1. These are decree-holder 5 applications directed against an order of the Subordinate Judge of Basti, allowing ' the opposite parties rateable distribution. The applicant Sarju Ram Sahu had obtained a decree against his judgment-debtor in the Court of the Subordinate Judge. On 7th February 1930, he attached certain property belonging to the judgment-debtor and this property was eventually sold and the proceeds deposited in the Subordinate Judge's Court. The opposite parties had also obtained decrees against the same judgment-debtor in the Court of the Munsif and had attached the same property on 15th February 1930. As under Section 63, Civil P.C., when property has been attached in execution of decrees of several Courts the property must be realised by the Court of the highest grade, the decree-holders in the Munsif's Court applied to the Subordinate Judge's Court that they be given a rateable share out of the sale proceeds of the property attached by them. They did not get their decrees transferred to the Court of the Subordinate Judge, nor did they make any formal application for execution in that Court. The applicant contested the right of the opposite parties to rateable distribution on the ground that it was necessary for them to apply for execution in the Subordinate Judge's Court before they could be allowed rateable distribution under Section 73, Civil P.C. On the other hand, the opposite parties contended that it was sufficient in the circumstances for them to make an application to the Subordinate Judge's Court to share in the proceeds of the attached property. The learned Subordinate Judge considered a number of authorities cited before him in support of the contentions of the parties. He noted that there was no reported case of this High Court on the point and that certain other High Courts that have had occasion to consider the question have taken divergent views. He preferred to follow the authorities cited on behalf of the opposite parties which appeared to him to be in accordance with the dictates of equity. He accordingly allowed rateable distribution to the opposite parties.

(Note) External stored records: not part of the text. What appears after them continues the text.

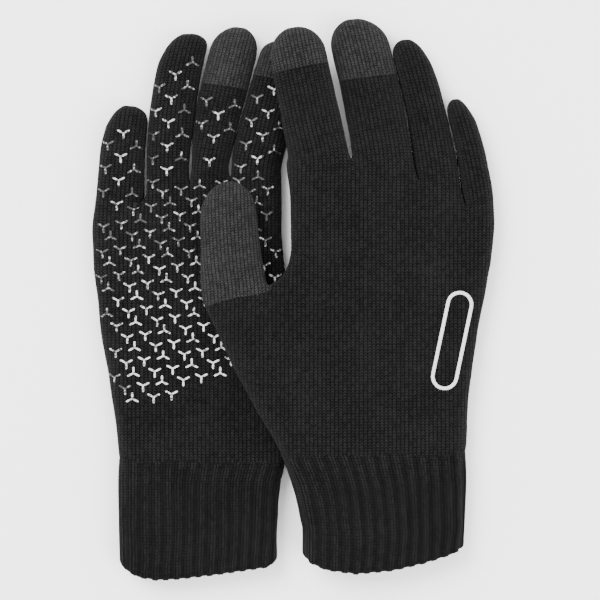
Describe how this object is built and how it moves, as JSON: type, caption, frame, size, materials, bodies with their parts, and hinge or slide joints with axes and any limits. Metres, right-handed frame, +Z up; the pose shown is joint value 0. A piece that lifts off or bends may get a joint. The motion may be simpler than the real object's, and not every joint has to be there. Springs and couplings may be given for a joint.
{
  "type": "pair of touchscreen gloves",
  "caption": "Pair of black knitted touchscreen gloves, one laid palm up under the other, with ribbed cuffs, charcoal conductive tips and three-armed silicone grip prints.",
  "frame": {"origin": "on the surface the gloves lie on, under the middle of the pair's box", "axes": "+Z up, +Y towards the fingertips, +X towards the upper glove's little finger"},
  "size_m": [0.1773, 0.2465, 0.0274],
  "materials": {
    "knit": "matte stockinette knit",
    "rib": "matte rib knit",
    "hem": "matte bound edge",
    "conductive_knit": "matte charcoal knit",
    "elastic": "matte covered elastic",
    "print": "satin silicone",
    "thread": "satin stitching"
  },
  "bodies": {
    "lower_glove": {"lower_hand": "knit", "lower_cuff": "rib", "lower_cuff_hem": "hem", "lower_cuff_elastic": "elastic", "lower_palm_grip": "print", "lower_emblem": "thread", "lower_thumb": "conductive_knit", "lower_index": "knit", "lower_index_tip": "conductive_knit", "lower_index_grip": "print"},
    "upper_glove": {"upper_hand": "knit", "upper_cuff": "rib", "upper_cuff_hem": "hem", "upper_cuff_elastic": "elastic", "upper_palm_grip": "print", "upper_emblem": "thread"},
    "lower_middle_stall": {"lower_middle": "knit", "lower_middle_tip": "conductive_knit", "lower_middle_grip": "print"},
    "lower_ring_stall": {"lower_ring": "knit", "lower_ring_grip": "print"},
    "lower_pinky_stall": {"lower_pinky": "knit", "lower_pinky_grip": "print"},
    "upper_thumb_stall": {"upper_thumb": "conductive_knit"},
    "upper_index_stall": {"upper_index": "knit", "upper_index_tip": "conductive_knit", "upper_index_grip": "print"},
    "upper_middle_stall": {"upper_middle": "knit", "upper_middle_tip": "conductive_knit", "upper_middle_grip": "print"},
    "upper_ring_stall": {"upper_ring": "knit", "upper_ring_grip": "print"},
    "upper_pinky_stall": {"upper_pinky": "knit", "upper_pinky_grip": "print"}
  },
  "joints": [
    {"name": "upper_glove_lift", "type": "slide", "parent": "lower_glove", "child": "upper_glove", "axis": [0, 0, 1], "range_m": [0, 0.12]},
    {"name": "upper_thumb_raise", "type": "hinge", "parent": "upper_glove", "child": "upper_thumb_stall", "pos_m": [-0.02608, 0.0016, 0.02675], "axis": [0.9925, 0.1219, 0], "range_deg": [0, 45]},
    {"name": "upper_index_raise", "type": "hinge", "parent": "upper_glove", "child": "upper_index_stall", "pos_m": [0.01084, 0.0606, 0.02674], "axis": [0.9792, 0.2028, 0], "range_deg": [0, 45]},
    {"name": "upper_middle_raise", "type": "hinge", "parent": "upper_glove", "child": "upper_middle_stall", "pos_m": [0.03853, 0.0591, 0.02275], "axis": [0.9914, 0.1305, 0], "range_deg": [0, 45]},
    {"name": "upper_ring_raise", "type": "hinge", "parent": "upper_glove", "child": "upper_ring_stall", "pos_m": [0.06282, 0.0501, 0.01585], "axis": [0.9962, 0.0872, 0], "range_deg": [0, 45]},
    {"name": "upper_pinky_raise", "type": "hinge", "parent": "upper_glove", "child": "upper_pinky_stall", "pos_m": [0.08192, 0.0401, 0.0133], "axis": [0.9945, 0.1045, 0], "range_deg": [0, 45]},
    {"name": "lower_middle_fold", "type": "hinge", "parent": "lower_glove", "child": "lower_middle_stall", "pos_m": [-0.03793, 0.0556, 0.01275], "axis": [0.9877, -0.1564, 0], "range_deg": [0, 50]},
    {"name": "lower_ring_fold", "type": "hinge", "parent": "lower_glove", "child": "lower_ring_stall", "pos_m": [-0.05579, 0.0516, 0.01275], "axis": [0.9994, 0.0349, 0], "range_deg": [0, 85]},
    {"name": "lower_pinky_fold", "type": "hinge", "parent": "lower_glove", "child": "lower_pinky_stall", "pos_m": [-0.07811, 0.0366, 0.01275], "axis": [0.9981, -0.061, 0], "range_deg": [0, 70]}
  ]
}
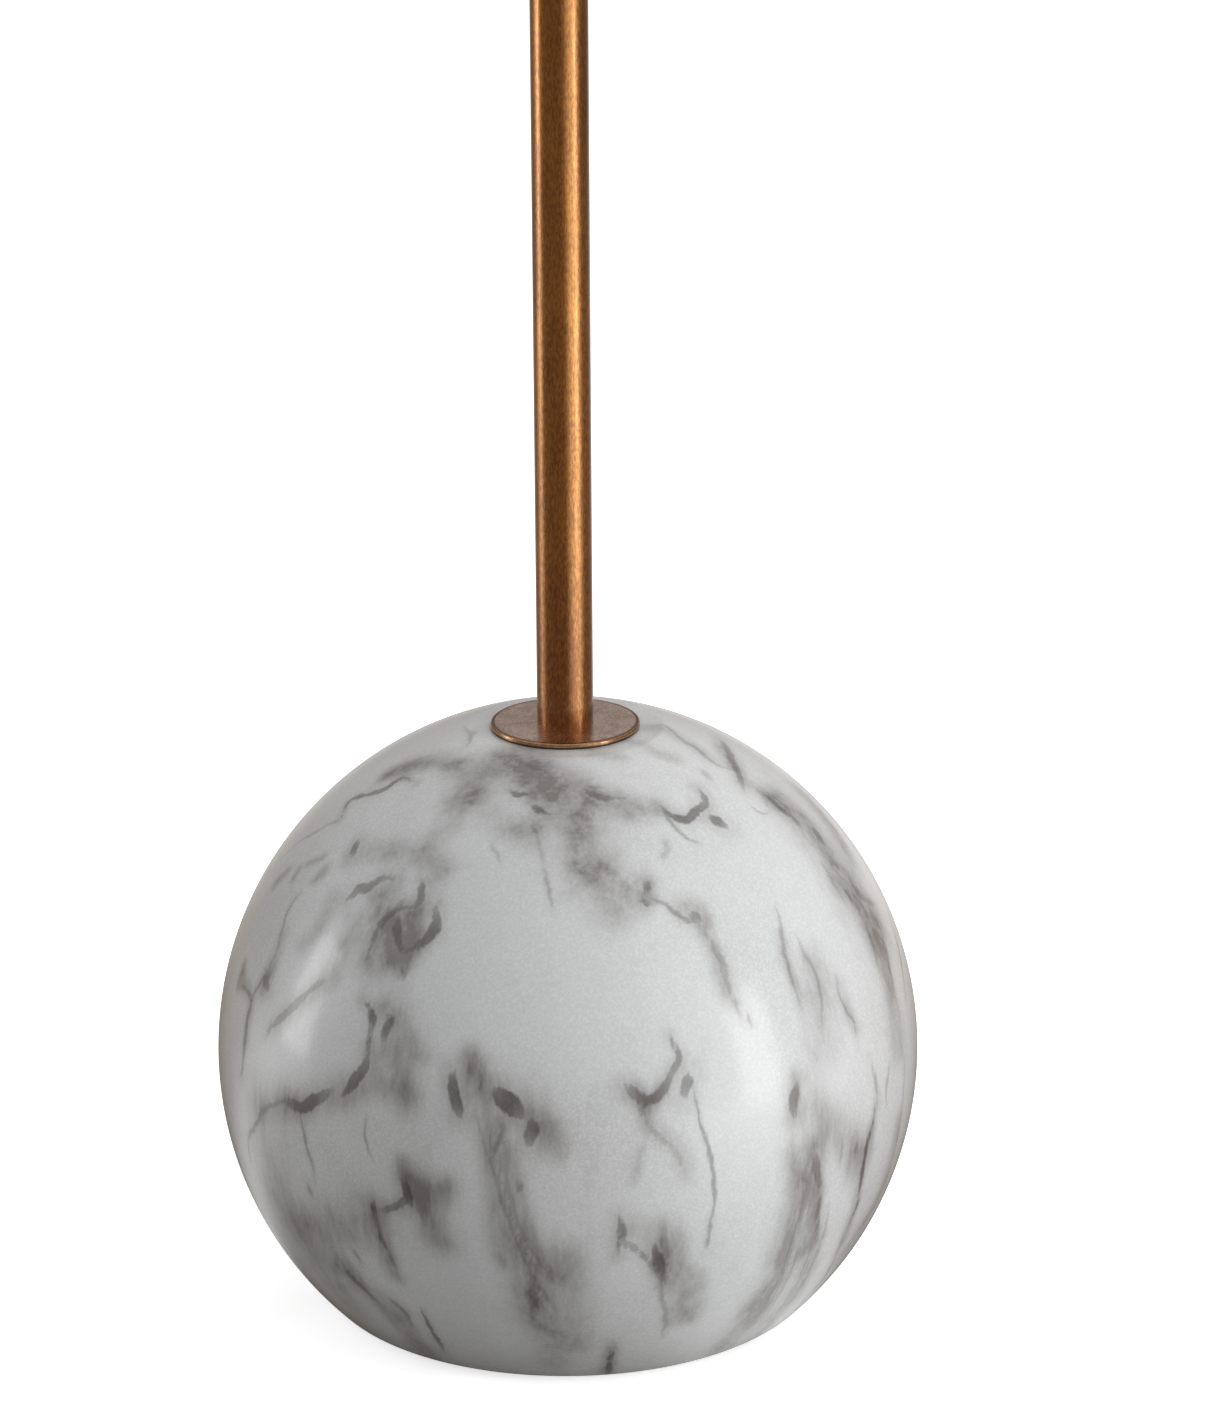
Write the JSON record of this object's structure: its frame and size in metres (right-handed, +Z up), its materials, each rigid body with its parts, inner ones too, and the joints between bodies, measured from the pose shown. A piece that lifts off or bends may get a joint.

2. In this Court the learned Counsel for the applicant has contended that, unless the decree is transferred to the Court in which the assets are realised and unless there is an application for execution of the decree in that Court, no rateable distribution can be allowed in favour of a decree-holder who has obtained a decree against the same judgment-debtor and attached the same property in a Court of lower grade. He relies on the authorities cited in the judgment of the Court below in support of this proposition. The Madras High Court has taken the view that the decree obtained in the Court of lower grade must be transferred to the Court in which the assets of the judgment-debtor are 'realised and that the decree-holder must make an application for execution in that Court, before he can obtain a rateable share in such assets under Section 73, Civil P.C. Chella Narasiah v. Sonatan Obbayya (1913) 21 IC 869 and Punnayya v. Langayya : AIR1928Mad496 The Bombay High Court has taken a similar view Nimbaji Tulsiram v. Vadia Venkati (1892) 16 Bom 683. All these were cases decided by a Single Judge. On the other hand, the Calcutta High Court has held that holders of decrees of inferior Courts, whereof execution has been stopped by the superior Court under Section 63, Civil P.C., are entitled to apply to the latter for rateable distribution under Section 63 read with Section 73 of the Code without any further application. Clark v. Alexander (1894) 21 Cal 200 and Girindra Nath Ray v. Kedar Nath : AIR1925Cal966 . The same view has been taken by the Rangoon High Court in Kwai Tong Kee v. Lint Chaung Ghee AIR 1928 Rang 157 and Chettyar Firm v. K.P.A.N.M. Firm AIR 1929 Rang 198 and by the Court of the Judicial Commissioner, 'Nagpur. R.S. Kholkute v. Tukaram Kunbi ,Girindra Nath v. Kedar Nath : AIR1925Cal966 and Kwai Tong Kee v. Lim Chaung Ghee AIR 1928 Rang 157, were decided by a Bench of two Judges, Thus the weight of authority appears to be distinctly in favour of the opposite parties. In Girindra Nath v. Kedar Nath : AIR1925Cal966 , a large number of previous decisions of the Calcutta High Court were reviewed and Ramjash Agarwala v. Guru Charan Sen (1909) 3 IC 105, a case relied upon by the learned Counsel for the applicant was expressly dissented from.
3. Speaking for myself and with due respect I entirely agree with the view of the law laid down in 29 C. W. N, 575. I may add that the decision of the Court below having done substantial justice between the parties, I should in any case have been disinclined to interfere in revision. The application is accordingly dismissed with costs.